Surely it wouldn’t be too hard to look up some of these folks in the old Lowell House directories and send them an email…

Gleb: “If someone helps me wash the mugs, we can have tea.” Isabelle (exhausted): “…someone wash me a cup.”

August 19, 2018

Ring My Bell

August 19, 2018

“It’s normal. It’s Russia.”—Gleb, upon pulling a door off its hinges.

August 19, 2018

“Psychology has only been around for what, a hundred years? Orthodoxy has been around for a thousand!”—Russian Bell Ringer, trying to convert us.

August 15, 2018

Aug 15 (Day 4): Artin’

August 15, 2018

Evan here.

Today’s Schedule
9-11 bells practice.
1:30-5 Tretyakov
5:30-7 Georgian food dinner
7-11 Russian Tea

The Tretyakov—the finest museum in Moscow.  The last time I visited here was nine years ago, on a trip during my gap year.  For me, it was a blast to see all these paintings again.  Especially walking around with an Orthodox Hierodeacon as my guide.  Here’s us artin’

One of the most interesting things Father Roman mentioned was about light sources in paintings in icons.  In short: there is no consistent source of light in icon paintings.  This is because the goal is to achieve an effect of light coming from the icon itself.  Light does not illuminate the icon, rather, the icon is the source of illumination.

I love Russian art.  What most interests me about Russian art is that there is really no European influence on it until Peter the Great (beginning of the 18th century).  From then on, Russians were regularly traveling to Europe, or European masters were coming to Russia to share aesthetics.  Much of Russian art ends up being relatively derivative of European art until the late nineteenth century—the 18th century is a struggle to achieve realistic figuration in portrait painting; the turn of the 19th century has a tremendous influx of Italian Grand Tour-style italianate painting.  What most excites me is when Russian artists absorb an outside style, mix it with something essentially Russian, and then produce a synthesis that is unique.  This is what you get with artists like Mikhail Vrubel:


This painting is epic.  The Demon Downcast (1902) depicts an angel being thrown from heaven.  It has the proportions of a vertical icon, but it is turned on its side because, well, it’s a demon not an angel.  The painting is an empedoclean mixture of feathers, mountains, and flood, all centered around the two hate-filled eyes of the demon, staring back at the height from which it was thrown.  Fitting to its time, the painting’s mixes a Pre-Raphaelite improvisation on mythical history, while also employing Mannierist figural elements (the body of the demon is strangely stretched an etiolated, like what we see in some Mannerist paintings), while the background is almost abstract, anticipating cubism.  I find it fascinating how this painting, though very much a painting, seems as though it might have been more suitable for stained glass, if only Vrubel had had the opportunity to collaborate with Tiffany or La Farge; this painting could be in a church.  Yet the most Russian aspect of this painting—what makes it really stand out—is the use of gold, which again, hearkens back to the gold of illuminated icons, or illuminated manuscripts, which makes up the wings of the fallen angel, which are almost Byzantine in their geometry as they melt into mountains an drivers.  If the source of light in a tradition icon ought to be the icon itself, the opposite occurs for Vrubel’s Demon; the demon’s body seems to be sucking in light, at the same time as the gold of its wings gives up its light and melts into the muted landscape.
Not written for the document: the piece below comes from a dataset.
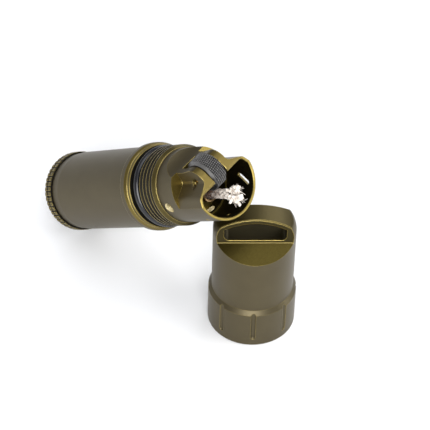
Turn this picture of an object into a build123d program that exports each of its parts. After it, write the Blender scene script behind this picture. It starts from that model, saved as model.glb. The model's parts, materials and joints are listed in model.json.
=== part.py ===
from build123d import *
import math
import os

# A pocket lighter with a wick, turned from aluminium bar, shown with its screw cap taken off.
# The cap stands on its open end, and the lighter leans on it: tail edge on the floor, head on the cap.
# All sizes are in millimetres. Lighter pieces are drawn in the lighter's own frame, with Z along
# the barrel from the tail face, Y towards the thumb side and X along the wheel's axle. Cap pieces are
# drawn with Z up from the open end. Both are then placed on the floor.

# ---- barrel ----
TUBE_R = 11.5              # outside of the tube
TUBE_LENGTH = 39.35        # from the tail end of the tube to the flange
TANK_WALL = 1.6            # wall of the fuel tank
TAPER_LENGTH = 3.5         # light taper at the tail end
TAPER_DEPTH = 0.3
FLANGE_R = 12.5
FLANGE_LENGTH = 1.75
FLANGE_CHAMFER = 0.5
FLANGE_CHAMFER_LENGTH = 0.9
SEAT_R = 11.85             # small step that centres the cap
SEAT_LENGTH = 0.9
SEAT_CHAMFER = 0.25
NECK_LENGTH = 13.25        # from the flange's front to the end of the neck, seat included
NECK_BORE_R = 8.3          # takes the head's plug
THREAD_R = 11.3            # crests of the cap thread
THREAD_DEPTH = 0.75
THREAD_PITCH = 1.6
THREAD_TURNS = 4
NECK_TIP_R = 10.5
NECK_CHAMFER_LENGTH = 1.0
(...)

Here’s a nice photo of us about 3 minutes before we got soaked by that oncoming storm cloud you can see there in the bathroom.IMG-20180816-WA0002

Later that evening, after drying off, we had a traditional Russian tea with a motley crew of other bell ringers from around Moscow.  I didn’t quite know what to expect on this one.  We showed up and, at first, the room was full of these bell ringers, 90% of whom didn’t speak any English, sitting there in perfect silence.  We sat with them for a bit, enjoying the silence.  It occurred to me that maybe, just maybe, we had walked into a meeting of Bell Ringers Anonymous.  At any moment, in Quaker fashion, I expected one of them to be moved by the spirit, stand up, and declare “My name is Sasha, and I am addicted to Bell Ringing.” I wasn’t sure what I’d do if this began to happen.  I improvised for myself a bell ringing backstory, just in case they asked.  I embellished.  I’d tell them it began with reading The Polar Express as a child, you know, the Christmas book that comes with the little bell.  From there, I would tell them, I graduated to hand bells, then cow bells.  In high school, I started to drive and became obsessed with honking at any and every opportunity.  Finally, in college, I began studying poetry about bells.  Eventually, I would drink to overcome my bell ringing obsession with alcohol.

“I drink because I ring bells,” I would tell them “..and I ring bells because I drink.”

But then Father Roman showed up and we had a lovely conversation for nearly three hours which was, more or less, on the topic of bell obsession.